Иннокентий морщил лоб. Жалость? Это чувство постыдное и унизительное для того, кто жалеет, и для того, кого жалеют, – так вынес он из школы, из жизни.
«Никогда не считай себя правым больше, чем других. Уважай чужие, даже враждебные тебе мнения.»
Довольно старомодно было и это. Если я обладаю правильным мировоззрением, то разве можно уважать тех, кто спорит со мной?
Сыну казалось, что он не читает, а ясно слышит, как мать говорит, ее ломкий голос:
«Что дороже всего в мире? Оказывается: сознавать, что ты не участвуешь в несправедливостях. Они сильней тебя, они были и будут, но пусть – не через тебя.»

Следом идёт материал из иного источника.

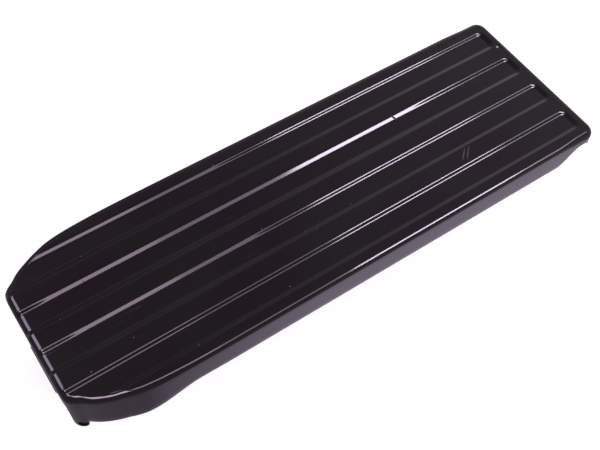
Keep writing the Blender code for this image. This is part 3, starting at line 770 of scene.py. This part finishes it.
def tread_section():
    """From the face's rim over the bend, down the flange, round the cut edge and back up inside.

    Each step is the sheet's inset from its outer side, the angle round the bend, the part of the
    flange's height below the bend, and the height that the rounded cut edge takes off."""
    quarter = math.radians(90.0)
    steps = [(0.0, CROWN_ANGLE * step / 7, 0.0, 0.0) for step in range(1, 8)]
    steps += [(0.0, CROWN_ANGLE + (quarter - CROWN_ANGLE) * step / 11, 0.0, 0.0)
              for step in range(1, 12)]
    steps += [(0.0, quarter, part, 0.0) for part in (0.2, 0.4, 0.6, 0.8, 1.0)]
    turns = [math.radians(angle) for angle in (30.0, 60.0, 90.0)]
    steps += [(EDGE * (1.0 - math.cos(turn)), quarter, 1.0, EDGE * math.sin(turn))
              for turn in turns]
    steps += [(SHEET - EDGE * (1.0 - math.cos(turn)), quarter, 1.0, EDGE * math.sin(turn))
              for turn in reversed(turns)]
    steps += [(SHEET, quarter, part, 0.0) for part in (1.0, 0.8, 0.6, 0.4, 0.2, 0.0)]
    steps += [(SHEET, quarter * step / 8, 0.0, 0.0) for step in range(7, 0, -1)]
    return steps


def face_grid():
    """Places along the face, and across one half of it, close together on the channels' walls."""
    columns = spread([(BEND, 3.6, 0.02), (3.6, 8.0, 0.25), (8.0, 52.0, 0.8), (52.0, 240.0, 3.0),
                      (240.0, 256.0, 0.8), (256.0, LENGTH - BEND, 0.25)])
    stretches = []
    end = 0.0
    for centre in (0.5 * CHANNEL_PITCH, 1.5 * CHANNEL_PITCH):
        for wall in (centre - CHANNEL_WIDTH / 2.0, centre + CHANNEL_WIDTH / 2.0):
            stretches.append((end, wall - WALL_ROOM, 1.2))
            end = wall + WALL_ROOM
            stretches.append((wall - WALL_ROOM, end, 0.24))
    stretches.append((end, HALF_WIDTH - BEND, 1.2))
    return columns, spread(stretches)[1:]


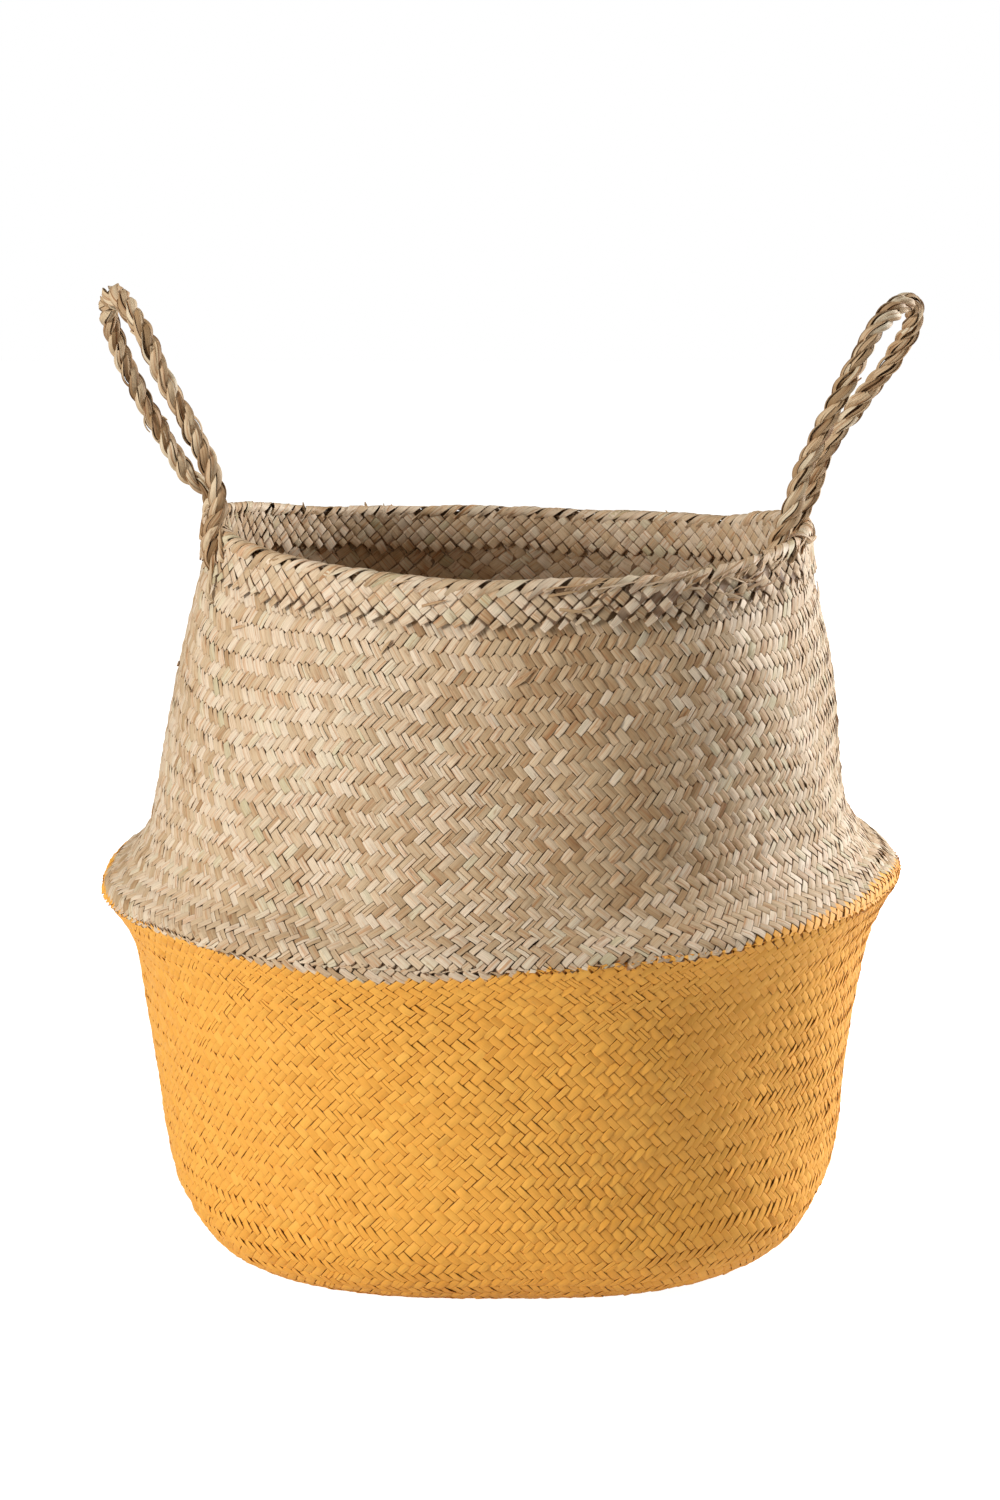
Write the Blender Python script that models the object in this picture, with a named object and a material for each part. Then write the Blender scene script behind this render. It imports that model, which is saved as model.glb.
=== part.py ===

Шесть лет назад Иннокентий если б и открыл дневники, – даже не заметил бы этих строк. А сейчас он читал их медленно и удивлялся. Ничего в них не было как будто такого уж сокровенного, и даже прямо неверное было – а он удивлялся. Старомодны были и самые слова, которыми выражались мама и ее подруги. Они всерьез писали с больших букв: Истина, Добро и Красота; Добро и Зло; этический императив. В языке, которым пользовался Иннокентий и окружающие его, слова были конкретней и понятней: идейность, гуманность, преданность, целеустремленность.
Но хотя Иннокентий был безусловно идеен, и гуманен, и предан, и целеустремлен (целеустремленность больше всего ценили в себе и воспитывали все его сверстники), а сидя на низкой скамеечке у этих шкафов, он почувствовал, как подступает что-то из нехватавшего ему.